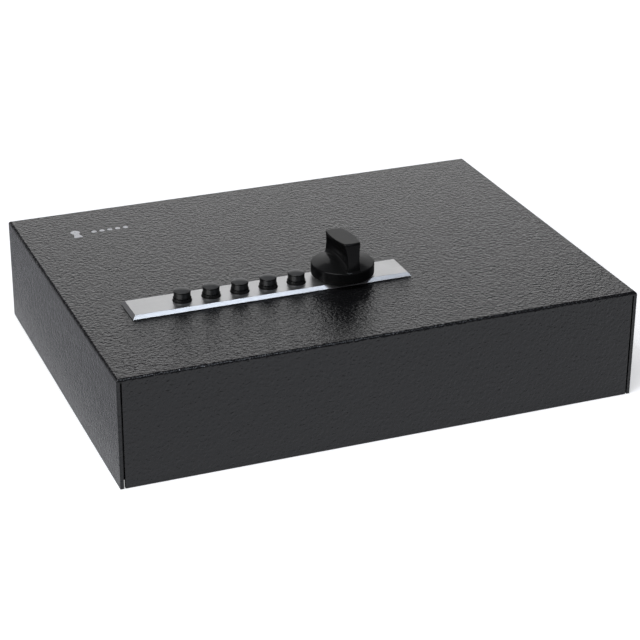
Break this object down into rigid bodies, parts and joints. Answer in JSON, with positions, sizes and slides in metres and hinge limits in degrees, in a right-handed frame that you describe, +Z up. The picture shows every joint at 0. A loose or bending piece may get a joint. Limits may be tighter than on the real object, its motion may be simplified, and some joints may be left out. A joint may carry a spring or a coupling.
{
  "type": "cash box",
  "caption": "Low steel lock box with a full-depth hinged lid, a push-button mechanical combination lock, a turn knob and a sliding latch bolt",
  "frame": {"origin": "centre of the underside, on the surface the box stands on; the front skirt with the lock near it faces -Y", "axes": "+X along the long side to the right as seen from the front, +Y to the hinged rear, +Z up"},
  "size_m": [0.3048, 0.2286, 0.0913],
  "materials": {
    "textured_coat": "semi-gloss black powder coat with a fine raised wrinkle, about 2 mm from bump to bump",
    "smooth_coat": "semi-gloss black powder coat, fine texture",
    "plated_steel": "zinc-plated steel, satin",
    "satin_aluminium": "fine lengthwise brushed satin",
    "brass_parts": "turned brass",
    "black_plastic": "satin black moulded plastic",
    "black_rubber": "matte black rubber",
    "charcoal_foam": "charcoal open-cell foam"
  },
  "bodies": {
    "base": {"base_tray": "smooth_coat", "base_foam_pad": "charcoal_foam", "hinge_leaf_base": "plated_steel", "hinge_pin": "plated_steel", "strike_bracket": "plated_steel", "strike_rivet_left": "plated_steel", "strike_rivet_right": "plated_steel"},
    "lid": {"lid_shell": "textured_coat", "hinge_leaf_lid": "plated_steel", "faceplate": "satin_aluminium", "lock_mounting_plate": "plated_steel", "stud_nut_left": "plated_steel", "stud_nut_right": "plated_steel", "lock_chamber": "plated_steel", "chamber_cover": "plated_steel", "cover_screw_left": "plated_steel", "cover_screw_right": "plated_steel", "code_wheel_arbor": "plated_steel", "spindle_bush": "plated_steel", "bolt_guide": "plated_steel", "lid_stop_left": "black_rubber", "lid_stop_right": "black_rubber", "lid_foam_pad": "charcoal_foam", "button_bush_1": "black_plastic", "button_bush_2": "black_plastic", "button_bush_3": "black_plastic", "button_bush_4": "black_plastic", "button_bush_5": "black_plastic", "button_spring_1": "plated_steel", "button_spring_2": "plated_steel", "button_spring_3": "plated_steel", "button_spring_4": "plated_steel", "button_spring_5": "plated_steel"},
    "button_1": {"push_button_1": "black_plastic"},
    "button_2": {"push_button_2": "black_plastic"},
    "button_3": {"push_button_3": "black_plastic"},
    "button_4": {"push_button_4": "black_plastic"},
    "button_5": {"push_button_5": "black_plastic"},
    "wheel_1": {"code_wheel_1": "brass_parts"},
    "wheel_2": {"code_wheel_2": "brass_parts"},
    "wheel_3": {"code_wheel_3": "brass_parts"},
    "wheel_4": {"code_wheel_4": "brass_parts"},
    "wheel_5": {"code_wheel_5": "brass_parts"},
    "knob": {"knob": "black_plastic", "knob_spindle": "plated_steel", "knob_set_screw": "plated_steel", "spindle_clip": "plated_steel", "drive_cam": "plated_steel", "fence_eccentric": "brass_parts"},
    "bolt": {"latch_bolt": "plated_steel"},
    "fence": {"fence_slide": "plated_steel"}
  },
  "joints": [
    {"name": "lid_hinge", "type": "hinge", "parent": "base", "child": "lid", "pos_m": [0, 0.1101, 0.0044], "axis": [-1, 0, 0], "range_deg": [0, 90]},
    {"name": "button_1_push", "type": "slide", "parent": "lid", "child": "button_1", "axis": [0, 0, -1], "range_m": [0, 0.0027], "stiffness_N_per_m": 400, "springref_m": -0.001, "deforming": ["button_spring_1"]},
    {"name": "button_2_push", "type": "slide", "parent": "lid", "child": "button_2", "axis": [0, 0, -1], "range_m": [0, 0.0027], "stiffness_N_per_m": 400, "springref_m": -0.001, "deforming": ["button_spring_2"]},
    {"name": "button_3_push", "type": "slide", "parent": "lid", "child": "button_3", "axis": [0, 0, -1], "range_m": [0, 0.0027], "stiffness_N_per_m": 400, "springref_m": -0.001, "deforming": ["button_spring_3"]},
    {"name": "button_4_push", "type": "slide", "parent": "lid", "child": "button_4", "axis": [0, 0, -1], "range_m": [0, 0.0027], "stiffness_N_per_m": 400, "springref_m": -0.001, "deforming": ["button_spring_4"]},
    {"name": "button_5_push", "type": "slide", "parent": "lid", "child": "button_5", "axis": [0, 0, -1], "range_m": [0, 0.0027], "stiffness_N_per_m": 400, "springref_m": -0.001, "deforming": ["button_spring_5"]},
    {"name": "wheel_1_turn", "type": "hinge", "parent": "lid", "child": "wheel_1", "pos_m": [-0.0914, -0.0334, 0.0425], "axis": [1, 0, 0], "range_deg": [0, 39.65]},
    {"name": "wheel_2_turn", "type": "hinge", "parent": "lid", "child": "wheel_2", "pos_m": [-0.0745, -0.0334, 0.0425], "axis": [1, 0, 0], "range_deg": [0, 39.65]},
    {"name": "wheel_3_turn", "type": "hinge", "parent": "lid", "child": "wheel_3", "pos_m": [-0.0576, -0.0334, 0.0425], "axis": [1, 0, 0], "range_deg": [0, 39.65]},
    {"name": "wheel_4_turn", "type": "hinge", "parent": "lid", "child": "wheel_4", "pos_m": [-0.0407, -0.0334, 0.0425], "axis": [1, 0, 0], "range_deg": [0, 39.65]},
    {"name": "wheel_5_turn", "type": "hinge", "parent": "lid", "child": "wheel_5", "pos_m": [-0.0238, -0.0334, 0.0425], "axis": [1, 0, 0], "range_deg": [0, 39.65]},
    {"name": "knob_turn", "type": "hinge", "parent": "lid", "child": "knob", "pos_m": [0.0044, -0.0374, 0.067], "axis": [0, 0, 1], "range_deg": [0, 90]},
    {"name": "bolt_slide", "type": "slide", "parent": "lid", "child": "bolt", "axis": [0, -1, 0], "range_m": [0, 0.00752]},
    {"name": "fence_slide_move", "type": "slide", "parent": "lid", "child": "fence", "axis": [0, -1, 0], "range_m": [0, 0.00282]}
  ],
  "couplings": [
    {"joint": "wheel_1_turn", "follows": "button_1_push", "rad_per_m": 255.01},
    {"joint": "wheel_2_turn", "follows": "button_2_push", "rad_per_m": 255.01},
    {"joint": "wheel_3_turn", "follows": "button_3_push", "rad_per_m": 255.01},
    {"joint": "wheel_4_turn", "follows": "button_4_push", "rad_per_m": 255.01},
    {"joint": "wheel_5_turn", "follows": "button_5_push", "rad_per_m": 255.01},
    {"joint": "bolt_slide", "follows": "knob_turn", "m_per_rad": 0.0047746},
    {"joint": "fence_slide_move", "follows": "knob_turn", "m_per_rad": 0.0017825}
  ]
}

Goal of the exercise
Write the data from above out again, exactly.

Answer in full
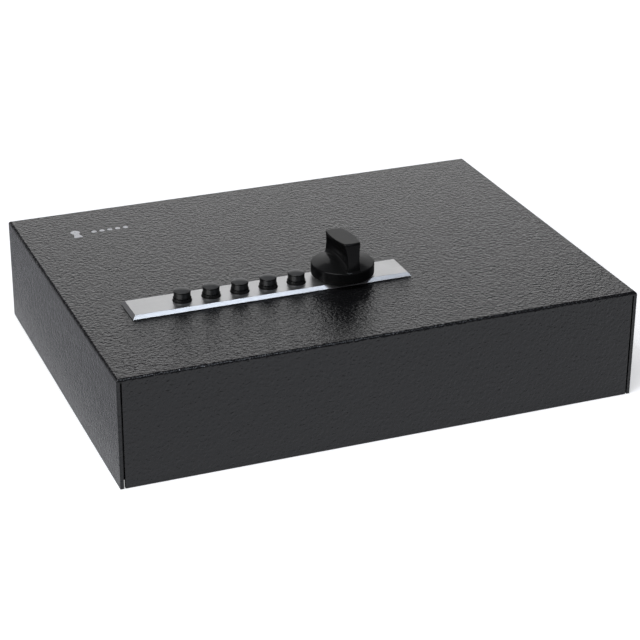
Break this object down into rigid bodies, parts and joints. Answer in JSON, with positions, sizes and slides in metres and hinge limits in degrees, in a right-handed frame that you describe, +Z up. The picture shows every joint at 0. A loose or bending piece may get a joint. Limits may be tighter than on the real object, its motion may be simplified, and some joints may be left out. A joint may carry a spring or a coupling.
{
  "type": "cash box",
  "caption": "Low steel lock box with a full-depth hinged lid, a push-button mechanical combination lock, a turn knob and a sliding latch bolt",
  "frame": {"origin": "centre of the underside, on the surface the box stands on; the front skirt with the lock near it faces -Y", "axes": "+X along the long side to the right as seen from the front, +Y to the hinged rear, +Z up"},
  "size_m": [0.3048, 0.2286, 0.0913],
  "materials": {
    "textured_coat": "semi-gloss black powder coat with a fine raised wrinkle, about 2 mm from bump to bump",
    "smooth_coat": "semi-gloss black powder coat, fine texture",
    "plated_steel": "zinc-plated steel, satin",
    "satin_aluminium": "fine lengthwise brushed satin",
    "brass_parts": "turned brass",
    "black_plastic": "satin black moulded plastic",
    "black_rubber": "matte black rubber",
    "charcoal_foam": "charcoal open-cell foam"
  },
  "bodies": {
    "base": {"base_tray": "smooth_coat", "base_foam_pad": "charcoal_foam", "hinge_leaf_base": "plated_steel", "hinge_pin": "plated_steel", "strike_bracket": "plated_steel", "strike_rivet_left": "plated_steel", "strike_rivet_right": "plated_steel"},
    "lid": {"lid_shell": "textured_coat", "hinge_leaf_lid": "plated_steel", "faceplate": "satin_aluminium", "lock_mounting_plate": "plated_steel", "stud_nut_left": "plated_steel", "stud_nut_right": "plated_steel", "lock_chamber": "plated_steel", "chamber_cover": "plated_steel", "cover_screw_left": "plated_steel", "cover_screw_right": "plated_steel", "code_wheel_arbor": "plated_steel", "spindle_bush": "plated_steel", "bolt_guide": "plated_steel", "lid_stop_left": "black_rubber", "lid_stop_right": "black_rubber", "lid_foam_pad": "charcoal_foam", "button_bush_1": "black_plastic", "button_bush_2": "black_plastic", "button_bush_3": "black_plastic", "button_bush_4": "black_plastic", "button_bush_5": "black_plastic", "button_spring_1": "plated_steel", "button_spring_2": "plated_steel", "button_spring_3": "plated_steel", "button_spring_4": "plated_steel", "button_spring_5": "plated_steel"},
    "button_1": {"push_button_1": "black_plastic"},
    "button_2": {"push_button_2": "black_plastic"},
    "button_3": {"push_button_3": "black_plastic"},
    "button_4": {"push_button_4": "black_plastic"},
    "button_5": {"push_button_5": "black_plastic"},
    "wheel_1": {"code_wheel_1": "brass_parts"},
    "wheel_2": {"code_wheel_2": "brass_parts"},
    "wheel_3": {"code_wheel_3": "brass_parts"},
    "wheel_4": {"code_wheel_4": "brass_parts"},
    "wheel_5": {"code_wheel_5": "brass_parts"},
    "knob": {"knob": "black_plastic", "knob_spindle": "plated_steel", "knob_set_screw": "plated_steel", "spindle_clip": "plated_steel", "drive_cam": "plated_steel", "fence_eccentric": "brass_parts"},
    "bolt": {"latch_bolt": "plated_steel"},
    "fence": {"fence_slide": "plated_steel"}
  },
  "joints": [
    {"name": "lid_hinge", "type": "hinge", "parent": "base", "child": "lid", "pos_m": [0, 0.1101, 0.0044], "axis": [-1, 0, 0], "range_deg": [0, 90]},
    {"name": "button_1_push", "type": "slide", "parent": "lid", "child": "button_1", "axis": [0, 0, -1], "range_m": [0, 0.0027], "stiffness_N_per_m": 400, "springref_m": -0.001, "deforming": ["button_spring_1"]},
    {"name": "button_2_push", "type": "slide", "parent": "lid", "child": "button_2", "axis": [0, 0, -1], "range_m": [0, 0.0027], "stiffness_N_per_m": 400, "springref_m": -0.001, "deforming": ["button_spring_2"]},
    {"name": "button_3_push", "type": "slide", "parent": "lid", "child": "button_3", "axis": [0, 0, -1], "range_m": [0, 0.0027], "stiffness_N_per_m": 400, "springref_m": -0.001, "deforming": ["button_spring_3"]},
    {"name": "button_4_push", "type": "slide", "parent": "lid", "child": "button_4", "axis": [0, 0, -1], "range_m": [0, 0.0027], "stiffness_N_per_m": 400, "springref_m": -0.001, "deforming": ["button_spring_4"]},
    {"name": "button_5_push", "type": "slide", "parent": "lid", "child": "button_5", "axis": [0, 0, -1], "range_m": [0, 0.0027], "stiffness_N_per_m": 400, "springref_m": -0.001, "deforming": ["button_spring_5"]},
    {"name": "wheel_1_turn", "type": "hinge", "parent": "lid", "child": "wheel_1", "pos_m": [-0.0914, -0.0334, 0.0425], "axis": [1, 0, 0], "range_deg": [0, 39.65]},
    {"name": "wheel_2_turn", "type": "hinge", "parent": "lid", "child": "wheel_2", "pos_m": [-0.0745, -0.0334, 0.0425], "axis": [1, 0, 0], "range_deg": [0, 39.65]},
    {"name": "wheel_3_turn", "type": "hinge", "parent": "lid", "child": "wheel_3", "pos_m": [-0.0576, -0.0334, 0.0425], "axis": [1, 0, 0], "range_deg": [0, 39.65]},
    {"name": "wheel_4_turn", "type": "hinge", "parent": "lid", "child": "wheel_4", "pos_m": [-0.0407, -0.0334, 0.0425], "axis": [1, 0, 0], "range_deg": [0, 39.65]},
    {"name": "wheel_5_turn", "type": "hinge", "parent": "lid", "child": "wheel_5", "pos_m": [-0.0238, -0.0334, 0.0425], "axis": [1, 0, 0], "range_deg": [0, 39.65]},
    {"name": "knob_turn", "type": "hinge", "parent": "lid", "child": "knob", "pos_m": [0.0044, -0.0374, 0.067], "axis": [0, 0, 1], "range_deg": [0, 90]},
    {"name": "bolt_slide", "type": "slide", "parent": "lid", "child": "bolt", "axis": [0, -1, 0], "range_m": [0, 0.00752]},
    {"name": "fence_slide_move", "type": "slide", "parent": "lid", "child": "fence", "axis": [0, -1, 0], "range_m": [0, 0.00282]}
  ],
  "couplings": [
    {"joint": "wheel_1_turn", "follows": "button_1_push", "rad_per_m": 255.01},
    {"joint": "wheel_2_turn", "follows": "button_2_push", "rad_per_m": 255.01},
    {"joint": "wheel_3_turn", "follows": "button_3_push", "rad_per_m": 255.01},
    {"joint": "wheel_4_turn", "follows": "button_4_push", "rad_per_m": 255.01},
    {"joint": "wheel_5_turn", "follows": "button_5_push", "rad_per_m": 255.01},
    {"joint": "bolt_slide", "follows": "knob_turn", "m_per_rad": 0.0047746},
    {"joint": "fence_slide_move", "follows": "knob_turn", "m_per_rad": 0.0017825}
  ]
}